B. UN DISPOSITIF PEU COHÉRENT

1. Un dispositif peu clair

Votre rapporteur s'interroge sur la clarté du dispositif de la proposition de loi , qui tendrait à empiéter sur le domaine règlementaire et sur les compétences de l'État en matière éducative, notamment dans la première phrase du troisième alinéa et les deux derniers alinéas. De plus, la proposition de loi prévoit que l'institution de la journée et la mise en oeuvre des activités qui sont conduites à cette occasion seraient du ressort conjoint de « l'autorité scolaire responsable et [des] maires ». Or l'organisation et le contenu des enseignements relevant uniquement de l'État, en application de l'article L. 211-1 du code de l'éducation, ces dispositions sont de nature à faire naître une ambiguïté et nuiraient à l'intelligibilité de la loi . L'implication du Conseil supérieur des programmes dans la définition des objectifs de cette journée ne paraît également pas justifiée.

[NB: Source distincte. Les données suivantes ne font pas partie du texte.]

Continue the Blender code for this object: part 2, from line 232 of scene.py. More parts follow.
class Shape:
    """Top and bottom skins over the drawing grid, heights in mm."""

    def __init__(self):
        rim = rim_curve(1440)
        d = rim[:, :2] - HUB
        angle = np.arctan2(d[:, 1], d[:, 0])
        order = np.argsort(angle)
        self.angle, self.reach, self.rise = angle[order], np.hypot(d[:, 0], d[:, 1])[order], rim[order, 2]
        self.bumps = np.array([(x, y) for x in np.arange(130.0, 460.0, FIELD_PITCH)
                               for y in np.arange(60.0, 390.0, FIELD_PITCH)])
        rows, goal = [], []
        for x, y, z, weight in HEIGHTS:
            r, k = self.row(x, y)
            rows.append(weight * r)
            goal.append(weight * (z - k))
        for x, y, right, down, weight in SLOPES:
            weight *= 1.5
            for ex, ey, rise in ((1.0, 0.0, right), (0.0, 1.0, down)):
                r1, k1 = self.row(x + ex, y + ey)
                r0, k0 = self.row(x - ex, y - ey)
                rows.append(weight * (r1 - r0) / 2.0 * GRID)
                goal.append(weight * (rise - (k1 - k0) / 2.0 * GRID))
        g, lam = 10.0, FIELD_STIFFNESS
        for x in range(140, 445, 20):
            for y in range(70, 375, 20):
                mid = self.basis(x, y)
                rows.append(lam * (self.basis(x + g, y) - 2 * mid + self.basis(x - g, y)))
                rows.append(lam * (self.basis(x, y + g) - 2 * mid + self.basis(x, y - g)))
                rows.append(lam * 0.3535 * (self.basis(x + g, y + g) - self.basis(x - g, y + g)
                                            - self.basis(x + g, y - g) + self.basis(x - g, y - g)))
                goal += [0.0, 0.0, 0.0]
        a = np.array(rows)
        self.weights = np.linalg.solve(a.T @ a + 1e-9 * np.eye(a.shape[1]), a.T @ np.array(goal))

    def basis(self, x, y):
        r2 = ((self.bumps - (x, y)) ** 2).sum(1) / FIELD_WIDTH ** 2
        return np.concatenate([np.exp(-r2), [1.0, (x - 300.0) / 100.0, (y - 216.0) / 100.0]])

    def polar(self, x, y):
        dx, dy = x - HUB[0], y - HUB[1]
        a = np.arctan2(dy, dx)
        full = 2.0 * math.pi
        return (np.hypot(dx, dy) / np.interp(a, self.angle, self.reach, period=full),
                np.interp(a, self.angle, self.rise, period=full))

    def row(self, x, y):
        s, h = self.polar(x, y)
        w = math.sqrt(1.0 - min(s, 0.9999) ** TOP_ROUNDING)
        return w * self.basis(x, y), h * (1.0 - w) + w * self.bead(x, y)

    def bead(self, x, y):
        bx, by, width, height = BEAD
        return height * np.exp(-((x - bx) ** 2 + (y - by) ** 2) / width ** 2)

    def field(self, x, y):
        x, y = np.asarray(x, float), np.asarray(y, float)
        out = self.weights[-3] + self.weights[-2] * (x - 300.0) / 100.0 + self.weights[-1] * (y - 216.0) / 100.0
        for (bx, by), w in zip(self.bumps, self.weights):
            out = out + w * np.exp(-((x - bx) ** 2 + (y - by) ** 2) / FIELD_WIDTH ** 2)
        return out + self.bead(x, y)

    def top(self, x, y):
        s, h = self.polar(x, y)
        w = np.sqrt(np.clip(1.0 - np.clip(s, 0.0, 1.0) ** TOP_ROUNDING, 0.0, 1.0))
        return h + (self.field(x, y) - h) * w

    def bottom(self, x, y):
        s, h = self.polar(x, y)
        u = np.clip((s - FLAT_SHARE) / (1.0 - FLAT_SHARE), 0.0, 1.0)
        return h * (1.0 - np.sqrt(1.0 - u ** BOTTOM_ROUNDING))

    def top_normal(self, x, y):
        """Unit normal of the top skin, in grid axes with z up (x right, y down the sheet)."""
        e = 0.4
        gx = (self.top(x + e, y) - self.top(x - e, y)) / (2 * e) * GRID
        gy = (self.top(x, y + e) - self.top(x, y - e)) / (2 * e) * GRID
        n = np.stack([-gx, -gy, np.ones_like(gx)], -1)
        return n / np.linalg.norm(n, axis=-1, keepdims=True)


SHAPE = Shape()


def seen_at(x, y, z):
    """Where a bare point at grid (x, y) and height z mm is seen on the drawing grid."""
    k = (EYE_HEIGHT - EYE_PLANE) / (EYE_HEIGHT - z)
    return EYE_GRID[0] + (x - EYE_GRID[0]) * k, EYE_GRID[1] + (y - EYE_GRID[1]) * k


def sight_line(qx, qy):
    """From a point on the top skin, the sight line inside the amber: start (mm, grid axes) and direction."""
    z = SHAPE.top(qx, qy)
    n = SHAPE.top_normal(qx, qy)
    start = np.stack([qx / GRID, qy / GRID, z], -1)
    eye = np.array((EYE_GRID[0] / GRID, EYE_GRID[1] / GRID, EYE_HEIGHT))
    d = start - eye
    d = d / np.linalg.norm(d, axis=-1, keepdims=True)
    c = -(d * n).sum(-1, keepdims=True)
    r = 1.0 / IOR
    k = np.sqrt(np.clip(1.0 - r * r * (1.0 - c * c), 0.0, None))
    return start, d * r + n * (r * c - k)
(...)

De surcroît, la proposition de loi prévoit de compléter le chapitre unique du titre II du livre V de la deuxième partie du code de l'éducation, relatif à « l'organisation du temps et de l'espace scolaires ». Cette insertion au sein du code n'est pas en rapport avec les objectifs poursuivis par le texte . Votre rapporteur souligne qu'il aurait été préférable d'insérer cet article dans le chapitre II du titre premier du livre troisième de la deuxième partie du code, relatif aux enseignements scolaires, et de créer de ce fait un nouvel article L. 312-15-1, qui compléterait la section VIII relative à l'enseignement moral et civique.

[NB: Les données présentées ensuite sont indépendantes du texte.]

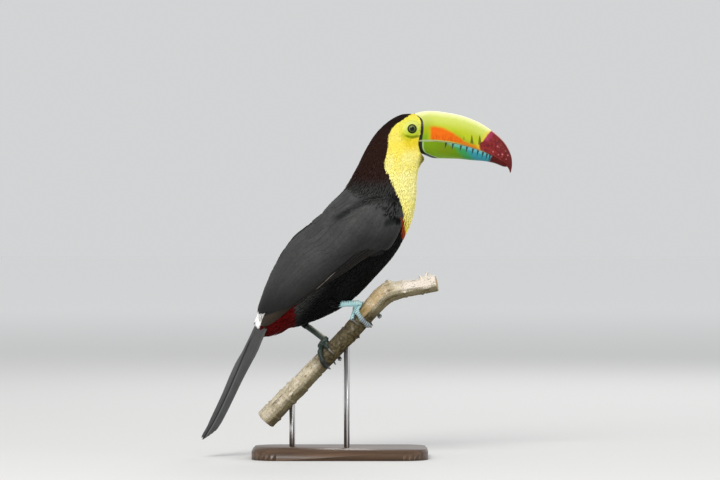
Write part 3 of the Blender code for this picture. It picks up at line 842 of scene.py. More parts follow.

2. Une nouvelle échéance mémorielle qui n'irait pas dans le sens d'une simplification ou d'une plus grande mobilisation des élèves

Votre commission s'est longuement interrogée sur l'opportunité d'instaurer une journée supplémentaire consacrée au devoir de mémoire qui, de surcroît, ne correspondrait à aucun événement particulier . Le mois de mai est celui qui compte le plus grand nombre de commémorations ; en 2013, le législateur a créé la journée nationale de la Résistance le 27 mai 32 ( * ) . En ce qu'il ne se substituerait à aucune des dates existantes, ce jour ne serait pas le gage d'un « resserrement » des échéances mémorielles.

Votre rapporteur aurait envisagé de substituer à cette date celle du jour de classe précédant immédiatement le 11 novembre , qui constitue depuis 2012 le jour à l'occasion duquel il est rendu hommage à tous les morts pour la France 33 ( * ) . Cette solution aurait emporté un changement de l'intitulé de cette journée ainsi que de ses modalités d'organisation.

Toutefois, votre commission a considéré que ce texte ne constituait pas une réponse adéquate aux enjeux de la transmission de la mémoire et de l'éducation morale et civique ; son adoption créerait davantage de difficultés qu'elle n'en résoudrait .

*

* *

Votre commission a rejeté la proposition de loi.

En conséquence, en application de l'article 42 de la Constitution, la discussion portera en séance sur le texte de la proposition de loi.


* 30 Conseil constitutionnel, décision n° 2012-657 DC du 29 novembre 2012, Loi relative à la reconnaissance du 19 mars comme journée nationale du souvenir et de recueillement à la mémoire des victimes civiles et militaires de la guerre d'Algérie et des combats en Tunisie et au Maroc.

* 31 Note de service n° 2015-190 du 15 novembre 2015 relative à la journée internationale des droits de l'enfant, circulaire n° 2015-182 du 28 octobre 2015 relative au 110 e anniversaire de la loi du 9 décembre 1905 concernant la séparation des églises et de l'État.

* 32 Loi n° 2013-642 du 19 juillet 2013 relative à l'instauration du 27 mai comme journée nationale de la Résistance.

* 33 Loi n° 2012-273 du 28 février 2012 fixant au 11 novembre la commémoration de tous les morts pour la France.